Should Oil Markets Brace for A U.S. Shale Comeback?

The 2020 crisis put an abrupt end to the growth in U.S. crude oil production, which had just hit 13 million barrels per day (bpd) before oil prices and demand collapsed with the spread of the pandemic. Between March and May 2020, U.S. oil production plunged by over 2.5 million bpd as companies slashed spending on drilling and curtailed output in response to the low oil prices. In May, U.S. oil production hit 10 million bpd—its lowest monthly level since late 2017.

After the trough in May, oil output in the United States has been gradually growing as producers restore curtailed volumes and oil prices recover part of the losses from earlier in 2020, due to encouraging news about vaccines, which gave the market hopes that the long-awaited oil demand recovery was finally in sight.

EIA estimates point to U.S. oil production staying at around 11 million bpd for at least another year, as production rates from existing wells in the U.S. shale patch will fall faster than production gains from fewer newly drilled wells.

But some analysts say that the market has been too quick to write off U.S. shale again, and will be surprised by the rebound in American oil production in 2021.

Some even suggest that the U.S. shale patch and the EIA are deliberately painting a gloomier picture than reality in order to ‘fool’ the OPEC+ alliance to continue withholding large volumes from the market and sustain oil prices at levels around $50 a barrel that would help U.S. production to jump this year.

According to energy economist Philip K. Verleger, the EIA is under-reporting U.S. crude oil production in recent months, thus helping the narrative of some U.S. oil executives—such as Pioneer Resources’ chief executive Scott Sheffield—that American production will only see modest gains this year and next.

Verleger’s energy consultancy PKVerleger estimates that U.S. oil production was 12.4 million bpd at the end of November, while the EIA has estimated it at 11 million bpd.

“One might say EIA officials are deliberately underestimating the rise in US production to boost prices and facilitate hedging by US producers, thereby helping to strengthen and perpetuate the industry,” PKVerleger said in the ‘Fracking Comeback’ note in early December.

“Oil-exporting countries have been fooled. Their agreement to limit output increases to support oil prices has laid the foundation for a renewed boost in US production. Once again, OPEC and other oil-exporting nations have wasted the gains of a price war,” the note says.

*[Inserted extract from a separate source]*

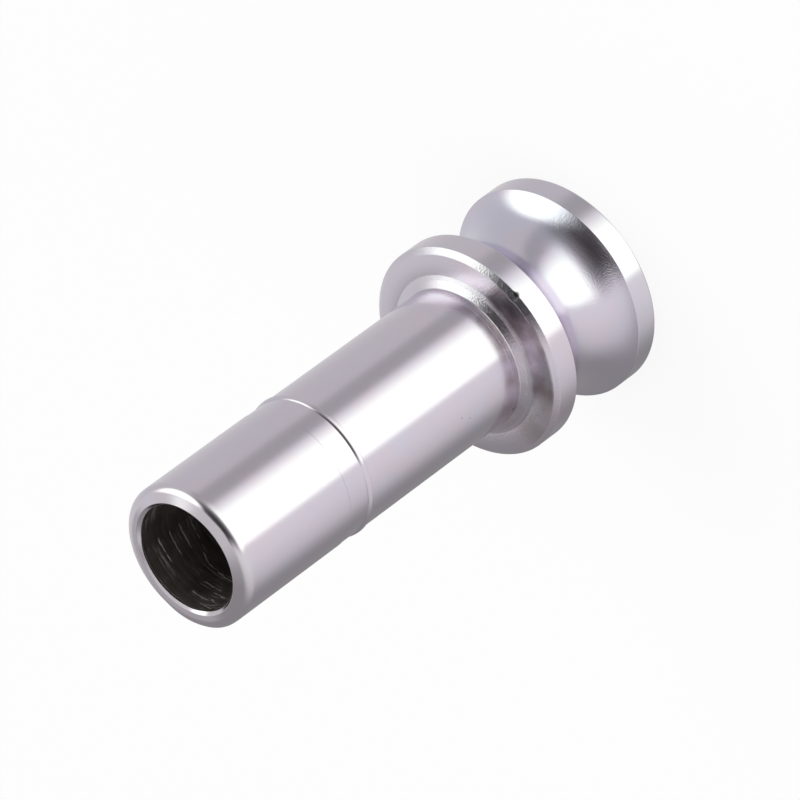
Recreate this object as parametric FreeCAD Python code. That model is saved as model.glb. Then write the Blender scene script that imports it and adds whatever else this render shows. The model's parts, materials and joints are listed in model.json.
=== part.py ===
import FreeCAD, Part
import math
import os

# Blanking plug for push-in tube fittings, 8 mm stem. Millimetres, +Z up.
# One piece turned from round bar: a hollow stem, a thin flange that stops it
# against the socket, a waisted neck to pull it by, and a flat round head.
# It stands on its head. The origin is the centre of the head's flat end and
# the stem's open end points up.

# Stem, the length that goes into the socket
STEM_DIAMETER = 8.0
STEM_LENGTH = 21.87
STEM_END_ROUNDING = 0.55

# Bore, drilled from the stem's open end
BORE_DIAMETER = 6.05
BORE_DEPTH = 18.0
BORE_EDGE_BREAK = 0.12
DRILL_POINT_ANGLE = 118.0

# Fine bead around the stem, with a shallow relief between it and the open end
BEAD_TO_OPEN_END = 9.41
BEAD_WIDTH = 0.3
BEAD_HEIGHT = 0.055
BEAD_FRONT_BEVEL = 0.14
BEAD_BACK_BEVEL = 0.08
RELIEF_LENGTH = 1.45
RELIEF_DEPTH = 0.025

# Flange, with a rounded root at the stem and a bevelled front edge
FLANGE_DIAMETER = 12.1
FLANGE_WIDTH = 1.6
FLANGE_ROOT_RADIUS = 0.5
FLANGE_BEVEL_DEPTH = 0.3
FLANGE_BEVEL_WIDTH = 0.26

# Neck, one hollow arc between the flange and the head
NECK_DIAMETER = 9.0
NECK_WIDTH = 5.1

# Head
HEAD_DIAMETER = 12.1
HEAD_RIM_WIDTH = 1.37
HEAD_EDGE_ROUNDING = 0.12

# Heights from the head's flat end
HEAD_TOP = HEAD_RIM_WIDTH
FLANGE_BACK = HEAD_TOP + NECK_WIDTH
FLANGE_FRONT = FLANGE_BACK + FLANGE_WIDTH
OPEN_END = FLANGE_FRONT + STEM_LENGTH
BEAD_START = OPEN_END - BEAD_TO_OPEN_END
BORE_SHOULDER = OPEN_END - BORE_DEPTH

# Radii
STEM_RADIUS = STEM_DIAMETER / 2
BORE_RADIUS = BORE_DIAMETER / 2
FLANGE_RADIUS = FLANGE_DIAMETER / 2
NECK_RADIUS = NECK_DIAMETER / 2
HEAD_RADIUS = HEAD_DIAMETER / 2
BEAD_RADIUS = STEM_RADIUS + BEAD_HEIGHT
RELIEF_RADIUS = STEM_RADIUS - RELIEF_DEPTH
BORE_TIP = BORE_SHOULDER - BORE_RADIUS / math.tan(math.radians(DRILL_POINT_ANGLE / 2))


class Outline:
    """The half section of a turned piece, drawn in the XZ plane as radius and height."""

    def __init__(self, radius, height):
        self.here = self.point(radius, height)
        self.edges = []

    @staticmethod
    def point(radius, height):
        return FreeCAD.Vector(radius, 0, height)

    def line(self, radius, height):
        """A straight stretch to a new radius and height."""
        there = self.point(radius, height)
        self.edges.append(Part.LineSegment(self.here, there).toShape())
        self.here = there

    def arc(self, centre, middle_angle, radius, height):
        """A round stretch about a centre, by way of the point at an angle from outward."""
        there = self.point(radius, height)
        reach = (self.here - self.point(*centre)).Length
        turn = math.radians(middle_angle)
        middle = self.point(centre[0] + reach * math.cos(turn), centre[1] + reach * math.sin(turn))
        self.edges.append(Part.Arc(self.here, middle, there).toShape())
        self.here = there

    def turned(self):
        """The solid that the closed outline makes when it is turned about the axis."""
        face = Part.Face(Part.Wire(self.edges))
        return face.revolve(FreeCAD.Vector(0, 0, 0), FreeCAD.Vector(0, 0, 1), 360)


def draw_head(outline):
    """Flat end, rounded edge and rim of the head."""
    inner = HEAD_RADIUS - HEAD_EDGE_ROUNDING
    outline.line(inner, 0)
    outline.arc((inner, HEAD_EDGE_ROUNDING), -45, HEAD_RADIUS, HEAD_EDGE_ROUNDING)
    outline.line(HEAD_RADIUS, HEAD_TOP)


def neck_middle():
    """Centre of the neck's arc, the one that meets both rims and touches the neck's radius."""
    head_rise = HEAD_RADIUS - NECK_RADIUS
    flange_rise = FLANGE_RADIUS - NECK_RADIUS
    step = flange_rise - head_rise
    chord = math.sqrt(head_rise * flange_rise * (NECK_WIDTH ** 2 + step ** 2))
    along = head_rise * (NECK_WIDTH ** 2 + flange_rise * step) / (chord + head_rise * NECK_WIDTH)
    reach = (along ** 2 + head_rise ** 2) / (2 * head_rise)
    return NECK_RADIUS + reach, HEAD_TOP + along


def draw_neck(outline):
    """The hollow arc from the head's rim to the flange's rim."""
    outline.arc(neck_middle(), 180, FLANGE_RADIUS, FLANGE_BACK)


def draw_flange(outline):
    """Rim, bevel and flat front of the flange, and its rounded root at the stem."""
    outline.line(FLANGE_RADIUS, FLANGE_FRONT - FLANGE_BEVEL_WIDTH)
    outline.line(FLANGE_RADIUS - FLANGE_BEVEL_DEPTH, FLANGE_FRONT)
    outline.line(STEM_RADIUS + FLANGE_ROOT_RADIUS, FLANGE_FRONT)
    root = (STEM_RADIUS + FLANGE_ROOT_RADIUS, FLANGE_FRONT + FLANGE_ROOT_RADIUS)
    outline.arc(root, 225, STEM_RADIUS, FLANGE_FRONT + FLANGE_ROOT_RADIUS)


def draw_stem(outline):
    """The stem with its bead, relief and rounded open end."""
    outline.line(STEM_RADIUS, BEAD_START - BEAD_WIDTH)
    outline.line(BEAD_RADIUS, BEAD_START - BEAD_WIDTH + BEAD_BACK_BEVEL)
    outline.line(BEAD_RADIUS, BEAD_START - BEAD_FRONT_BEVEL)
    outline.line(RELIEF_RADIUS, BEAD_START)
    outline.line(RELIEF_RADIUS, BEAD_START + RELIEF_LENGTH)
    outline.line(STEM_RADIUS, BEAD_START + RELIEF_LENGTH + RELIEF_DEPTH)
    outline.line(STEM_RADIUS, OPEN_END - STEM_END_ROUNDING)
    rounding = (STEM_RADIUS - STEM_END_ROUNDING, OPEN_END - STEM_END_ROUNDING)
    outline.arc(rounding, 45, STEM_RADIUS - STEM_END_ROUNDING, OPEN_END)


def draw_bore(outline):
    """The flat end, the bore's broken edge, its wall and the cone that the drill leaves."""
    outline.line(BORE_RADIUS + BORE_EDGE_BREAK, OPEN_END)
    outline.line(BORE_RADIUS, OPEN_END - BORE_EDGE_BREAK)
    outline.line(BORE_RADIUS, BORE_SHOULDER)
    outline.line(0, BORE_TIP)
    outline.line(0, 0)


outline = Outline(0, 0)
draw_head(outline)
draw_neck(outline)
draw_flange(outline)
draw_stem(outline)
draw_bore(outline)
plug = outline.turned()

os.makedirs("parts", exist_ok=True)
plug.exportStep("parts/plug.step")
print("plug", plug.ShapeType, "valid", plug.isValid(), "volume", round(plug.Volume, 2), "mm3")
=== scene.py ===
import json
import math

import bpy
from mathutils import Matrix, Vector


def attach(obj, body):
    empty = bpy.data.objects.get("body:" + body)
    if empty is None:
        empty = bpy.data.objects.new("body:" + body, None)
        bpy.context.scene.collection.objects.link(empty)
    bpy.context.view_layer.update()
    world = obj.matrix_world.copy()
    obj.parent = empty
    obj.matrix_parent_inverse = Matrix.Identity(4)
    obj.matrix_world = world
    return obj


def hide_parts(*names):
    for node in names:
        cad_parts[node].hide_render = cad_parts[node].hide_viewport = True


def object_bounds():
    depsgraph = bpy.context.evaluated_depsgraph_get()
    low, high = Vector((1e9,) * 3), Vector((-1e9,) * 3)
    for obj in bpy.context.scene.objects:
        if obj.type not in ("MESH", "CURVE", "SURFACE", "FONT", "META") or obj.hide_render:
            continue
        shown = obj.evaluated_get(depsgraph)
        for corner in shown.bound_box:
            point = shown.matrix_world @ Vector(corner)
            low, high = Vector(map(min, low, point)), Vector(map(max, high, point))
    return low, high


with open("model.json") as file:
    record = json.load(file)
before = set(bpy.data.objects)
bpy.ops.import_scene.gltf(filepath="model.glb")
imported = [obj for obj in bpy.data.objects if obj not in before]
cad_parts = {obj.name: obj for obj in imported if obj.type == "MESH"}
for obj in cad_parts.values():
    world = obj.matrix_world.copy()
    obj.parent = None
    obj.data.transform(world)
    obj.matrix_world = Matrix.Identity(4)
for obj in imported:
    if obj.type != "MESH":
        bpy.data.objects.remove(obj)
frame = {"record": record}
cad_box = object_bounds()

# The plug
# One piece turned from round brass bar and nickel plated. A hollow stem goes into the socket, a thin
# flange stops it, and a waisted neck and a flat round head are there to pull it out by. A fine bead
# goes round the stem. The lathe leaves fine rings on every face and the drill scores the bore.

MM = 0.001
mounts = {mount["name"]: mount for mount in frame["record"]["mounts"]}
STEM_RADIUS = mounts["stem"]["dims"]["r_mm"] * MM
BORE_RADIUS = mounts["stem_bore"]["dims"]["r_mm"] * MM
BORE_SHOULDER = mounts["stem_bore"]["pos_m"][2] - mounts["stem_bore"]["dims"]["length_mm"] * MM / 2
RIM_RADIUS = cad_box[1].x
OPEN_END = cad_box[1].z

STEM_LENGTH = 21.87 * MM
STEM_END_ROUNDING = 0.55 * MM
MOUTH_WEAR = 0.36 * MM
BORE_EDGE_BREAK = 0.17 * MM
BORE_EDGE_FLATTENING = 0.6
DRILL_POINT_ANGLE = math.radians(118)
SCORED_DEPTH = 4.8 * MM
BEAD_START = OPEN_END - 9.41 * MM
BEAD_WIDTH = 0.34 * MM
BEAD_HEIGHT = 0.075 * MM
BEAD_FRONT_BEVEL = 0.12 * MM
BEAD_BACK_BEVEL = 0.07 * MM
BEAD_CROWN = 0.27 * MM
RELIEF_LENGTH = 1.33 * MM
RELIEF_DEPTH = 0.03 * MM
FLANGE_WIDTH = 1.6 * MM
FLANGE_CROWN = 0.12 * MM
ROOT_FLAT_OUTSIDE = 0.6 * MM
ROOT_FLAT_INSIDE = 0.36 * MM
ROOT_FLAT_RISE = 0.12 * MM
FLANGE_ROOT_HEIGHT = 0.48 * MM
ROOT_TOP_ROUNDING = 0.08 * MM
FLANGE_BEVEL_DEPTH = 0.3 * MM
FLANGE_BEVEL_WIDTH = 0.26 * MM
NECK_RADIUS = 4.5 * MM
HEAD_TOP = 1.37 * MM
HEAD_EDGE_ROUNDING = 0.12 * MM
EDGE_BREAK = 0.045 * MM
SMALL_BREAK = 0.01 * MM
BURNISH_BELOW = 0.02 * MM
BURNISH_INSIDE = 0.035 * MM
BURNISH_RISE = 0.008 * MM
ROOT_FOOT_ROUNDING = 0.04 * MM
ROOT_FLAT_ROUNDING = 0.06 * MM
BEAD_BACK_ROUNDING = 0.02 * MM
BORE_EDGE_ROUNDING = 0.03 * MM
CORNER_GUARD = 0.015 * MM
CORNER_STEP = 0.045 * MM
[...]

In its latest Short-Term Energy Outlook (STEO), the EIA sees U.S. crude oil production declining on an average annual basis from 12.2 million bpd in 2019 to 11.3 million bpd in 2020 and 11.1 million bpd in 2021. Rising drilling activity in response to higher oil prices is set to push monthly output to 11.4 million in December 2021, according to EIA estimates.

The outlook of the U.S. oil industry itself has considerably improved in recent months, the Dallas Fed Energy Survey for Q4 showed. The business activity index moved into positive territory, rising from -6.6 in Q3 to 18.5 in Q4. This was the first positive reading for the business activity index since the first quarter of 2019, with the increase driven by both E&P and oilfield services firms, according to the survey. Moreover, most E&P executives—72 percent—expect their firm will have access to capital from nonbank sources over the next 12 months.

“E&P and supplier consolidation needs to increase to reduce substantial costs from the system,” one E&P executive said in the Dallas Fed survey.

Pressured by plunging oil prices and the need to adjust to the lower oil demand, U.S. oil producers have slashed costs and managed to bring down their average breakeven costs over the past year by nearly 20 percent to $45 a barrel on average, BloombergNEF (BNEF) said in a report last month.

Declining costs could additionally help the U.S. shale rebound this year, Dan Eberhart, chief executive at privately held U.S. oilfield services company Canary, writes in Forbes.

“Don’t write off the great shale story just yet. The final chapter — maybe its best — is still being written,” Eberhart says.

Not everyone is so optimistic about U.S. shale, with bankruptcy filings still rising and consolidation deferring smaller-scale developments.

“It’s going to be hard for the shale development in the U.S. to get U.S. production back to 13 MMbd. Now, especially as consolidation occurs and as people really focus on full-cycle returns and net present value of their developments, the economics is going to drive a lot of decisions to not do these smaller-scale developments,” Occidental CEO Vicki Hollub told IHS Markit Vice Chairman Daniel Yergin in mid-November.

The worst for U.S. oil production is over. Still, the fate of the shale patch in 2021 and 2022 will depend on access to capital, cost reductions, and spending discipline, as much as it will hinge on global oil demand and the OPEC+ policies to support oil prices.